Once the wand, crown and necklace had been found, Sparkle asked the children to find the next clue to make magic. I had made a puzzle of a picture of the wendy house in the garden and we hid the puzzle pieces for the children to find (I put the children’s names on them so that each child was in charge of one piece). Once they pieced together the puzzle and worked out the picture, they went to look in the wendy house which held a letter from the fairy queen and her ‘wand’ (one of these confetti wands you get for weddings, which shoot up biodegradable bits of coloured paper into the air).

The letter asked the children to gather a variety of things (gold stones painted beforehand, flower of various colours, etc.). Once these had been gathered, the children stood in a circle and Sparkle asked them to sing a magic song: ‘If you want to help the fairies, clap your hands...’ etc. I had collected all the objects the children had gathered in a basket with a doily on the bottom, beneath which was an envelope. I had the children say some magic words and we waved the wand to create ‘fairy dust’.

The envelope magically appeared in the basket and it said that the baby fairies were so exhausted, they were sleeping on my daughter’s bed. The children rushed inside to find them. I had made one baby fairy for each child to take home as follows: I ordered cheap plastic little dolls (the ones with eyes that blink and movable joints), about an inch high, from a craft catalogue. I used lace to wind round them to make a bodice and three layers of pink net circles with a small hole in the middle to make skirts. I stuck on a pair of paper butterfly wings (I bought these in a pack but you could easily make them), and make twinkly shoes by dipping their feet in glue then glitter and a glitter halo on each little head. 

The whole ‘game’ took about half an hour and the children really enjoyed it. Especially when Sparkle asked them to each look after a fairy at the end. It was just the right age: they were totally prepared to suspend disbelief and buy into the story, and yet old enough to follow instructions. 

The food Star-shaped sandwiches and ‘fairy’ cakes. For the birthday cake my mom-in-law and I made a variation on a cake from Debbie Brown’s ‘Enchanted party cakes’ which had two toadstool houses with fairies on and around them. I served the food in party boxes with a fairy theme and had flower-fairy napkins to go with them. The juice had star-shaped ice-cubes. 

Craft activity After the children had eaten, they could, if they wanted, make a bed for their newfound fairy. I bought giant-sized matchboxes and supplied lace and material oddments for cutting out blankets, etc. 

Party bags I went to quite a lot of effort with these. I bought sparkly gift bags and made a personalised label for each on my PC. I devised some fairy labels using clipart and stuck these to bottles of bubble mixture, calling them ‘fairy wishes’. I also personalised some tiny notebooks with each child’s name on a label, e.g. ‘Anne’s Fairy Notebook’. I bought tiny fairy stampers and some fairy stickers for each bag.

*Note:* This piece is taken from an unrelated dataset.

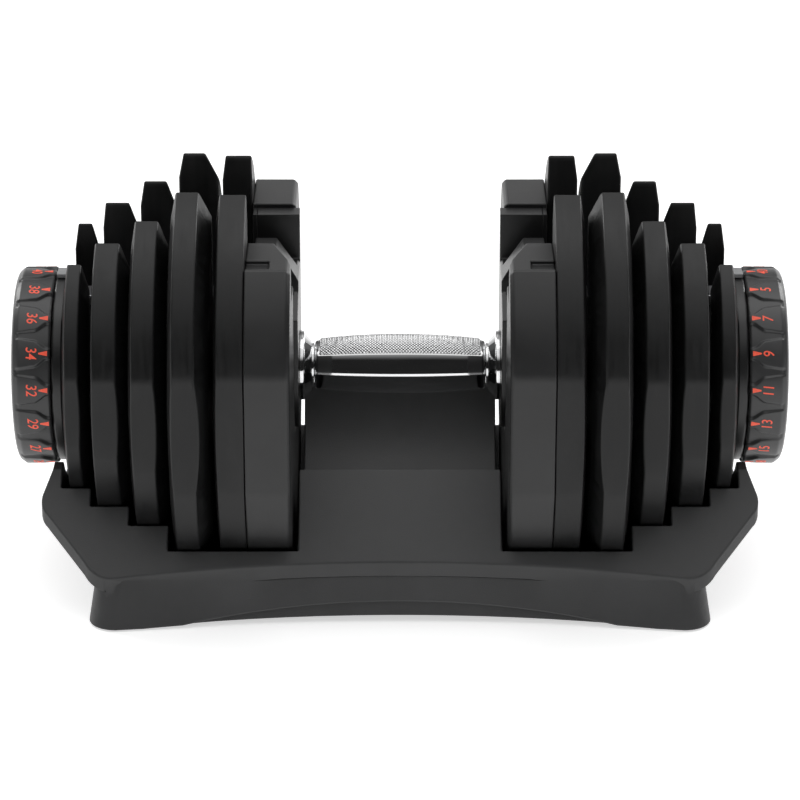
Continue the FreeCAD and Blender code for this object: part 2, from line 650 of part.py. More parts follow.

As I was devising the fairy adventure game, I wrote down my ideas and then ended up turning it into a story. I took photos beforehand of the crown and wand, for example, and the baby fairies, and scanned them to illustrate the story. Thus each child got a little 8-page book to take home with the story of Sparkle and the baby fairies, a story that they had participated in. (Luckily everything went to plan and the story ended up mirroring the events closely enough!) 

Cost The most expensive part of the party was having the books colour photocopied. I limited the number of at the party to ten girls which helped keep the cost down. The cake, although I made it myself, was quite expensive given the amount of modelling paste I used to make the fairies and decorate it. I already had most of the materials for the fairy adventure bits and pieces in my craft collection at home. A lot of things I could have done more cheaply, for example printing the books in black and white instead of colour and using paper bags instead of gift bags.